Exercise objective: Lines holding the string "scene" are the ones to copy; find them all in the data.

Data excerpt:
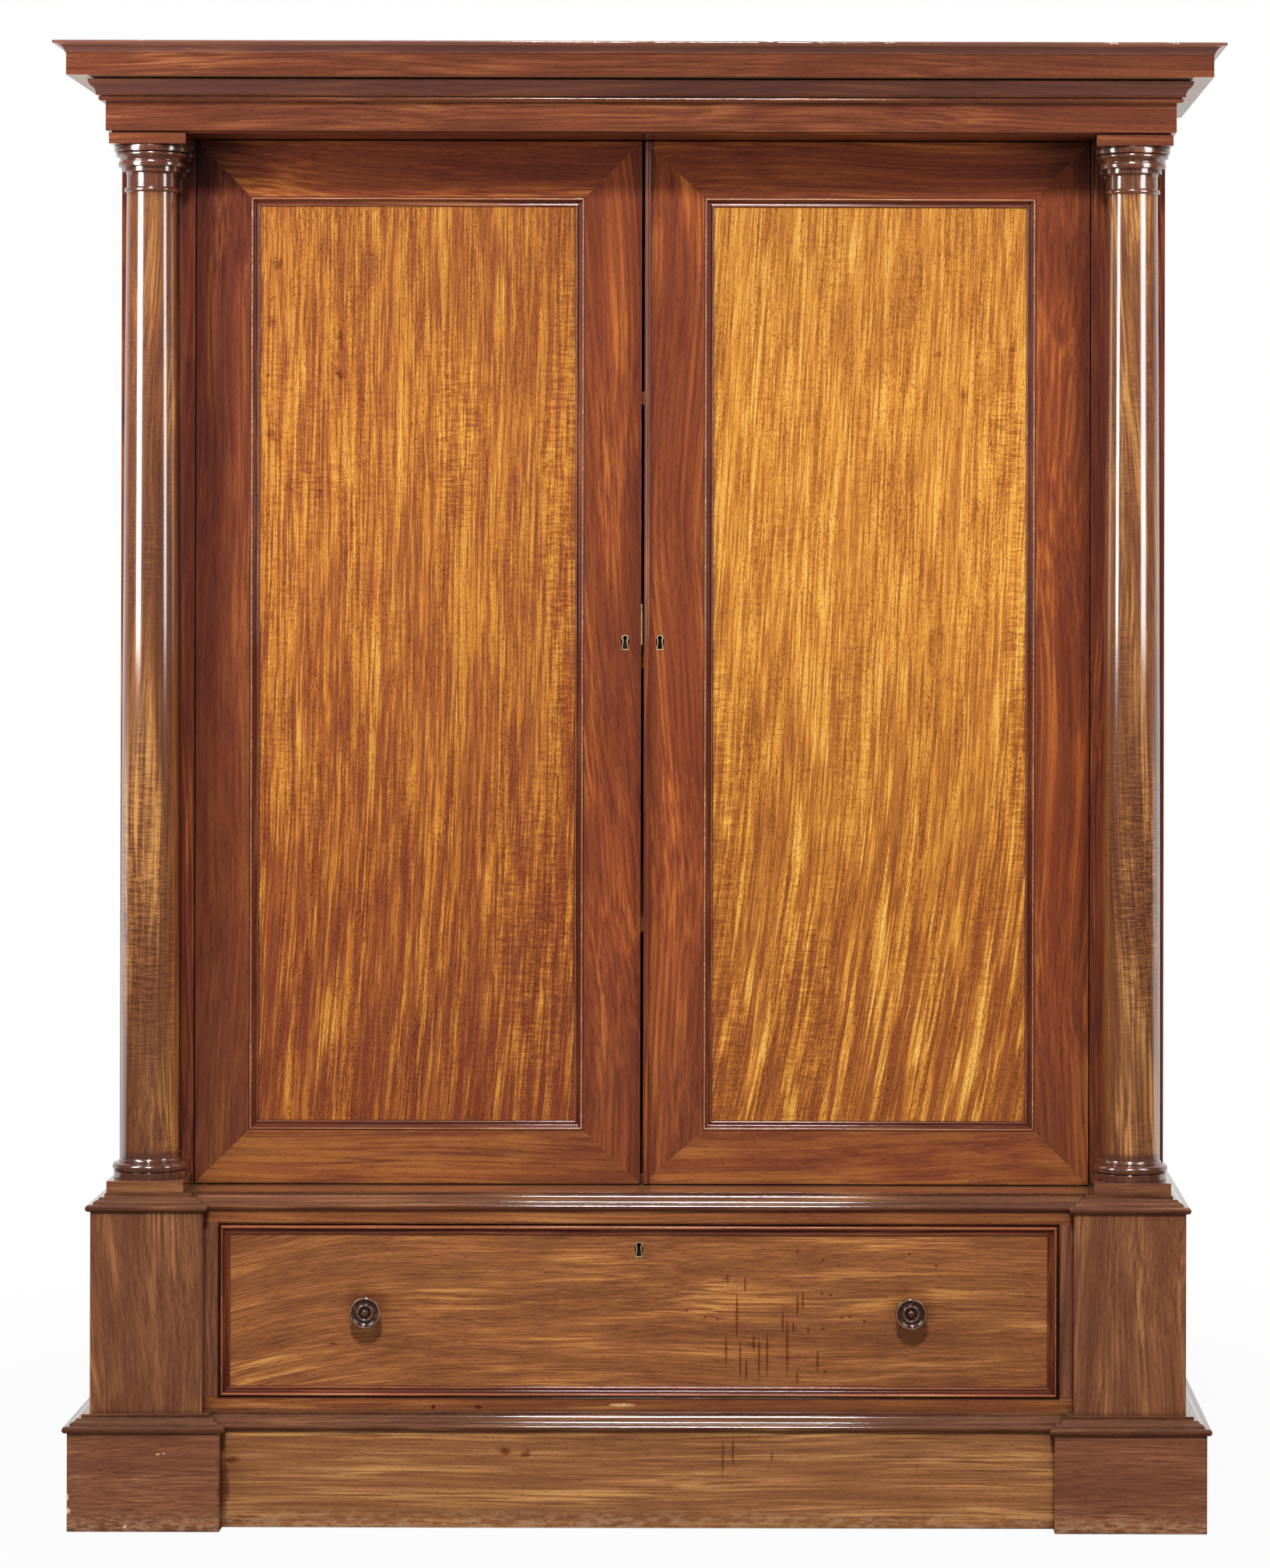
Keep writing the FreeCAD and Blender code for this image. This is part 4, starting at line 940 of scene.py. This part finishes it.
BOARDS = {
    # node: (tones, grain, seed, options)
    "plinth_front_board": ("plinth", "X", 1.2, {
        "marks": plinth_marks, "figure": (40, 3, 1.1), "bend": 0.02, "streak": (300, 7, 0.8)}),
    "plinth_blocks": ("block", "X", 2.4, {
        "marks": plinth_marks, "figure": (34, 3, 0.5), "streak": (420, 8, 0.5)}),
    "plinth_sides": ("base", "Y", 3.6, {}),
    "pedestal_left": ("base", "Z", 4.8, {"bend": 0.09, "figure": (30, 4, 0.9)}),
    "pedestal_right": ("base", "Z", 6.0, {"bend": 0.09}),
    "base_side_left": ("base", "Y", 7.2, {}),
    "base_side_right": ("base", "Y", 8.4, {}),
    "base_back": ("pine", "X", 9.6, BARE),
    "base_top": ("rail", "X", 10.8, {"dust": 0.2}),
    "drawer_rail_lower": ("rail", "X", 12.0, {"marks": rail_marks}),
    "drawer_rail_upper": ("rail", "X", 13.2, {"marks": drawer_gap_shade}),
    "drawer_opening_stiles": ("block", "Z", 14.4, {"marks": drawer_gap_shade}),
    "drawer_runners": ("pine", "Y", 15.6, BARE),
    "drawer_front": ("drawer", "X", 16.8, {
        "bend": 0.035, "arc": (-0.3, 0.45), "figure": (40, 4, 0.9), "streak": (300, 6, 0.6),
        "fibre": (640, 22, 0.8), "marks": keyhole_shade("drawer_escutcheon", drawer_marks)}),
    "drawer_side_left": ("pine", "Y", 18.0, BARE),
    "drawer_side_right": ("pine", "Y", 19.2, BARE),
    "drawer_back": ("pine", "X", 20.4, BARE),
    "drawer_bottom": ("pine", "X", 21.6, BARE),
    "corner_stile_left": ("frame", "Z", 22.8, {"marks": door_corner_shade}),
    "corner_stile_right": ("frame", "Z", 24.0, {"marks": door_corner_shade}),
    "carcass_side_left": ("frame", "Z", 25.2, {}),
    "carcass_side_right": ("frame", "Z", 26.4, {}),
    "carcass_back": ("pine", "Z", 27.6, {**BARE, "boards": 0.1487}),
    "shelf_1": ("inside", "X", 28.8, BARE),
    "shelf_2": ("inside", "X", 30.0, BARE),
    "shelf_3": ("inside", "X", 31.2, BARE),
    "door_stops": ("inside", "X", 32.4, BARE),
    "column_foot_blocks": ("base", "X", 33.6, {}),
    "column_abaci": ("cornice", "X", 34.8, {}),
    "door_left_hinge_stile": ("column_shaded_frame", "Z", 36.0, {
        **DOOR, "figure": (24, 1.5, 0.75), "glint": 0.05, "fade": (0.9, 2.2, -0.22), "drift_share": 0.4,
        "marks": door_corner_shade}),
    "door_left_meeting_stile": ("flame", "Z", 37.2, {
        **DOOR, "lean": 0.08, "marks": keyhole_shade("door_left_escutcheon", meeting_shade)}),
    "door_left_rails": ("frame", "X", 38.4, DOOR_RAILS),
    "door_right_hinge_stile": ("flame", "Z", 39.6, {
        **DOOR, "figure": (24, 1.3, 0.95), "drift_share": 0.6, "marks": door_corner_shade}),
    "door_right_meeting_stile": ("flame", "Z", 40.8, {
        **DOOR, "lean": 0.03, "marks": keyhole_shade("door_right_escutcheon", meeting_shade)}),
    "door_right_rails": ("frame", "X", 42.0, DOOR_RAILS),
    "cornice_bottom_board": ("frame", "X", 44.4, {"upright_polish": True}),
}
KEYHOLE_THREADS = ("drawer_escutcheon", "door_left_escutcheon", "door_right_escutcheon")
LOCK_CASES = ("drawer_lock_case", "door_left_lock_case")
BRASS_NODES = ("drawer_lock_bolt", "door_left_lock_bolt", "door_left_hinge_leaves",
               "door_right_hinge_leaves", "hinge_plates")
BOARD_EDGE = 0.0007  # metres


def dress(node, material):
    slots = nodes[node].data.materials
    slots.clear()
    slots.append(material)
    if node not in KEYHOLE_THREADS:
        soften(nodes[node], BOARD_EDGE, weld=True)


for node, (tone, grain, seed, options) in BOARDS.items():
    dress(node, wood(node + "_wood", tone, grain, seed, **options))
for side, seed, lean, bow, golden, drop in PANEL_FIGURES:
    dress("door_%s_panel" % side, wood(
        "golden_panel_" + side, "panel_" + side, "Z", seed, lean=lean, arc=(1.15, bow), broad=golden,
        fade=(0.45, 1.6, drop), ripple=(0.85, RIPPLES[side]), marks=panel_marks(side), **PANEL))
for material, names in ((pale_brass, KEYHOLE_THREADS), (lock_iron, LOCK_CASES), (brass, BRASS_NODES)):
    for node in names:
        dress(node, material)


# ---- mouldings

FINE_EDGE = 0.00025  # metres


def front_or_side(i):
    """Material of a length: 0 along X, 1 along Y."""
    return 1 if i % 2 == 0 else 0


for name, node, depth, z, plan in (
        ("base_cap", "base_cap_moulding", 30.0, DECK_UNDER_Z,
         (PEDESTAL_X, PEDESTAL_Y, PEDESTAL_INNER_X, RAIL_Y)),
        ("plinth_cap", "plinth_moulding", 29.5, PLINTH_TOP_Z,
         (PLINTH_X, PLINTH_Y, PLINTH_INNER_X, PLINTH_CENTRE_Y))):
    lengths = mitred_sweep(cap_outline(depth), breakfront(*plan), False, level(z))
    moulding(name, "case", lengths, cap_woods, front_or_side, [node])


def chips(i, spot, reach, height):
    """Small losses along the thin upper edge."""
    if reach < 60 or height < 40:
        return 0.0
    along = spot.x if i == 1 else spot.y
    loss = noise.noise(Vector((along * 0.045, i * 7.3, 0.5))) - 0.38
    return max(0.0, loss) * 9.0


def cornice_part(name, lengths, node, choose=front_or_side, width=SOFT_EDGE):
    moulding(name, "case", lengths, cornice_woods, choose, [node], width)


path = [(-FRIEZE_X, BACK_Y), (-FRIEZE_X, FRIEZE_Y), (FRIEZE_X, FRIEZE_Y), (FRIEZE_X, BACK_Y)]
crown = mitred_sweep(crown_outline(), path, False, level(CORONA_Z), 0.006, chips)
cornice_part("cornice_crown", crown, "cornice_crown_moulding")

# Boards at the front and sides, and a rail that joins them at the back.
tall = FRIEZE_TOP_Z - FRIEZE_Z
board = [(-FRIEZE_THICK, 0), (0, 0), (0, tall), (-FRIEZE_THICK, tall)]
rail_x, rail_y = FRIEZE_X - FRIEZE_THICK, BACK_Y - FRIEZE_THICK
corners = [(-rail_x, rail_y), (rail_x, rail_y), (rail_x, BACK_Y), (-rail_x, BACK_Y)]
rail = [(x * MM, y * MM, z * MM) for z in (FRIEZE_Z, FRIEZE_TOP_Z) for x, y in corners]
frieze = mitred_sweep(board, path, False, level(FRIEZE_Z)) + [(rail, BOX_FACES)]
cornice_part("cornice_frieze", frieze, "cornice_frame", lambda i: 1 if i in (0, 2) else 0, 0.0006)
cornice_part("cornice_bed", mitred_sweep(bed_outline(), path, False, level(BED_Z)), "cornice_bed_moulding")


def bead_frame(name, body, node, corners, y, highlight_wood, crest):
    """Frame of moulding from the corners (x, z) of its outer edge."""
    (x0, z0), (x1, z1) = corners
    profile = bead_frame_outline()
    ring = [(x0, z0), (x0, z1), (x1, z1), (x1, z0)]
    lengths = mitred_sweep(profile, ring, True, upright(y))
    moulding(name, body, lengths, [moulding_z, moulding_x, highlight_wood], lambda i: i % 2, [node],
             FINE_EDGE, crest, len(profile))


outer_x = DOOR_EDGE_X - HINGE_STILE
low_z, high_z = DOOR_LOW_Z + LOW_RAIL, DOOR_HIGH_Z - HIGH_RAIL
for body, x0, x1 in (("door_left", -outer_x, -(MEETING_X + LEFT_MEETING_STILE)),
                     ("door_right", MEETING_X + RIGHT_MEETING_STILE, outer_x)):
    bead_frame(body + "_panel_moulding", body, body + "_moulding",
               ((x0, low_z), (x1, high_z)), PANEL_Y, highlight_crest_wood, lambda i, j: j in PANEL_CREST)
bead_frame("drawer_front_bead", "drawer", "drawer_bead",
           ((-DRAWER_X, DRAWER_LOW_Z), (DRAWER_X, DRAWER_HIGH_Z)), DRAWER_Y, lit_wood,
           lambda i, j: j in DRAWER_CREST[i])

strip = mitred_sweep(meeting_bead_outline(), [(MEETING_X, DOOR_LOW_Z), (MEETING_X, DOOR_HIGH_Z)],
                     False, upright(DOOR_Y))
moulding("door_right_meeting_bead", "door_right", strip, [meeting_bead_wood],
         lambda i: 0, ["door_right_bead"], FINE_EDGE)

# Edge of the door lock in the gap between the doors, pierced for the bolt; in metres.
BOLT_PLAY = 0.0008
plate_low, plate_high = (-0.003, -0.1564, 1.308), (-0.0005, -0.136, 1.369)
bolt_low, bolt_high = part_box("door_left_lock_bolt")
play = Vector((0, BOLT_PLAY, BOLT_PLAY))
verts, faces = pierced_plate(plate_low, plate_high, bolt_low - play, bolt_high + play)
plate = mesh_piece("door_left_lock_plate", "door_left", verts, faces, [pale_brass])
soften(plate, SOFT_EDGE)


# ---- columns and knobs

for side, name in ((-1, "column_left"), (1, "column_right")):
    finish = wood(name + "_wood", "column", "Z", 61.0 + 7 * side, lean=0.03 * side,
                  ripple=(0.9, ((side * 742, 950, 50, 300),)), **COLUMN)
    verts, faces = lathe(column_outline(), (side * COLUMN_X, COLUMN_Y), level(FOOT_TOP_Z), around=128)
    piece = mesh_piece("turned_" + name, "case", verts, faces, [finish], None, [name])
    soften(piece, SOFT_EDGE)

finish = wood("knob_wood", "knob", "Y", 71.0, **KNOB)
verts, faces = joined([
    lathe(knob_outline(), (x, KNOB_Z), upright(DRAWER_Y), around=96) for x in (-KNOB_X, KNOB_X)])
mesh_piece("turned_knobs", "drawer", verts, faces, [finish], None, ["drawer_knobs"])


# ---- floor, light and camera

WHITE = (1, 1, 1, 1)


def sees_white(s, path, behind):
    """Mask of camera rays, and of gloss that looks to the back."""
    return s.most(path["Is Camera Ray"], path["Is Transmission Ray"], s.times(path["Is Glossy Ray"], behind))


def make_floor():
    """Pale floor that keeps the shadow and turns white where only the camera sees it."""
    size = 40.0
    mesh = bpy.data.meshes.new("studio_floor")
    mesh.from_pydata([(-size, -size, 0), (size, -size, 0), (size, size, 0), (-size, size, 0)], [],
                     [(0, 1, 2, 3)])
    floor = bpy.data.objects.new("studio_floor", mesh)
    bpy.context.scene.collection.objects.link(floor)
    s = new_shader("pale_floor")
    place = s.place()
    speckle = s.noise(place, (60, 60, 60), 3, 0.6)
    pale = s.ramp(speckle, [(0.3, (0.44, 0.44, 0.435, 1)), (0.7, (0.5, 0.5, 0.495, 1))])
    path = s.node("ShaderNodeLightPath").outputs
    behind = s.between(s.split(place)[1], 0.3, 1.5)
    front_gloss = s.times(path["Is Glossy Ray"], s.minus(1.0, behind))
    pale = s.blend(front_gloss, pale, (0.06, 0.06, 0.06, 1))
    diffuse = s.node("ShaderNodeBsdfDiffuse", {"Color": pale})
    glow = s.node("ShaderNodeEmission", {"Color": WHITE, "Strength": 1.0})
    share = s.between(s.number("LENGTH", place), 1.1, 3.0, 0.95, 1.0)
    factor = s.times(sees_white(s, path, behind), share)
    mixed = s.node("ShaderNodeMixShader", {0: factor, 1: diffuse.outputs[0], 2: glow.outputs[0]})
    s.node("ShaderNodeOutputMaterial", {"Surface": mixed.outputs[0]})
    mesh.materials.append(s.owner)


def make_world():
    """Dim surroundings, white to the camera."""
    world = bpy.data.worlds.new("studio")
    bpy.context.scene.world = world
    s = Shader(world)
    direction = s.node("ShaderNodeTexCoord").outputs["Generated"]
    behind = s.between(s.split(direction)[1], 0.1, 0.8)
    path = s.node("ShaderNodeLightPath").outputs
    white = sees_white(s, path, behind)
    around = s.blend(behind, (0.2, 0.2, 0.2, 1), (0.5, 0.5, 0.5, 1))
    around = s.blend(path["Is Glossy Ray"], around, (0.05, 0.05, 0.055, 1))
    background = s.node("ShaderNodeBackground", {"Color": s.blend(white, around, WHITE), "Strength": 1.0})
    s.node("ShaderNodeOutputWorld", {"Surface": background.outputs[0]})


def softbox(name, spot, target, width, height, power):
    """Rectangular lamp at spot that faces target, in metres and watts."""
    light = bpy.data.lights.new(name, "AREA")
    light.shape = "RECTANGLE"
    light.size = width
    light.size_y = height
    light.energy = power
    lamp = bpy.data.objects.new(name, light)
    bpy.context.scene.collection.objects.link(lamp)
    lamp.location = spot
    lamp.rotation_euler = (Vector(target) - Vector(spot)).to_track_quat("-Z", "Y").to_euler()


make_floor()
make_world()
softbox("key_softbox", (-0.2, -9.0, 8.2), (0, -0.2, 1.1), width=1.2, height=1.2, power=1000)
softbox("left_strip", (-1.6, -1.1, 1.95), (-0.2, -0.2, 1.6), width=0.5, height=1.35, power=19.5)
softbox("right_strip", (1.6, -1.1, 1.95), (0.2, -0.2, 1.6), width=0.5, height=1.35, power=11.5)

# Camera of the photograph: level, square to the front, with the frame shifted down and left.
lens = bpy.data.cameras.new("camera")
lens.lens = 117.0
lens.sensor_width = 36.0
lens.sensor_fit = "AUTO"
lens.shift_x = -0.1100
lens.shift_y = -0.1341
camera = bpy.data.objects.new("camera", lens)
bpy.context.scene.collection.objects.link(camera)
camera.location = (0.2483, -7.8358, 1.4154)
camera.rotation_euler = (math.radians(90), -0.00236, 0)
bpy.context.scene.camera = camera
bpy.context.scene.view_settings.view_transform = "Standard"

Finished exercise:
Keep writing the FreeCAD and Blender code for this image. This is part 4, starting at line 940 of scene.py. This part finishes it.
    bpy.context.scene.collection.objects.link(floor)
    bpy.context.scene.world = world
    bpy.context.scene.collection.objects.link(lamp)
bpy.context.scene.collection.objects.link(camera)
bpy.context.scene.camera = camera
bpy.context.scene.view_settings.view_transform = "Standard"